Eastern Maine Development Corporation (EMDC) Workforce Program Assistance:

Financial assistance is available for individuals who meet income guidelines and are one of the following:

  • Recently dislocated workers; i.e. Have you been laid off or become unemployed recently?
  • Residents of Piscataquis, Penobscot, or Hancock Counties
  • In any county in Maine, workers who have been employed in agriculture within the last 2 years.

Assistance may include course tuition, mileage assistance, tools and supplies, and other costs of training.

Contact Chris at EMDC (chuh@emdc.org; 610.1521) to find out if you qualify.

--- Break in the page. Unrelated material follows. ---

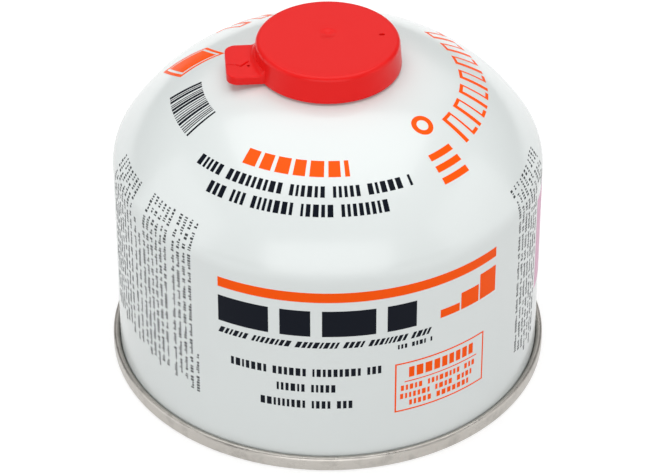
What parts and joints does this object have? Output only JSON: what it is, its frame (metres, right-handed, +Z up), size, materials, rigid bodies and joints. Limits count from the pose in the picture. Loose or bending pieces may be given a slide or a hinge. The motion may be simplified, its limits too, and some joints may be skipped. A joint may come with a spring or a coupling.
{
  "type": "screw-valve gas cartridge",
  "caption": "Low domed steel gas cartridge for a camping stove, with a seamed dished base, a screw valve in a crimped cup and a push-on red cap with a pull tab.",
  "frame": {"origin": "centre of the seam's lower ring, in the plane that the cartridge stands on", "axes": "+Z up along the can's axis, -Y the printed front that the picture shows, -X the side that the cap's tab points to"},
  "size_m": [0.11, 0.11, 0.0904],
  "materials": {
    "white_lacquer": "glossy white lacquer with simple printed bars and fields",
    "tinplate": "bare satin tinplate, warm grey, lightly scuffed",
    "cup_steel": "bright drawn tinplate",
    "black_rubber": "matte black rubber",
    "pale_nylon": "moulded pale nylon",
    "spring_steel": "drawn spring wire",
    "red_plastic": "glossy, slightly translucent red polyethylene"
  },
  "bodies": {
    "canister": {"can_body": "white_lacquer", "base_end": "tinplate", "mounting_cup": "cup_steel", "cup_gasket": "black_rubber", "stem_gasket": "black_rubber", "valve_housing": "pale_nylon", "valve_spring": "spring_steel"},
    "cap": {"cap": "red_plastic"},
    "stem": {"valve_stem": "pale_nylon"}
  },
  "joints": [
    {"name": "cap_lift", "type": "slide", "parent": "canister", "child": "cap", "axis": [0, 0, 1], "range_m": [0, 0.025]},
    {"name": "stem_press", "type": "slide", "parent": "canister", "child": "stem", "axis": [0, 0, -1], "range_m": [0, 0.0018], "stiffness_N_per_m": 2000, "deforming": ["valve_spring"]}
  ]
}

Apprenticeship & Strategic Partnerships:

This funding is available ONLY to people in Androscoggin, Aroostook, Franklin, Kennebec, Knox, Oxford, Penobscot, Piscataquis, Somerset, Waldo, and Washington counties.

Contact: Joan Dolan
Director of Apprenticeship & Strategic Partnerships
Maine Department of Labor
55 State House Station
Augusta, ME 04333
joan.m.dolan@maine.gov

If you are a person with a disability and need an accommodation to participate in this program, please call Melissa Babcock at 207.581.2788 or 1.800.287.7170 (in Maine) to discuss your needs. Receiving requests from accommodations at least 10 days before the program provides a reasonable amount of time to meet the request, however, all requests will be considered.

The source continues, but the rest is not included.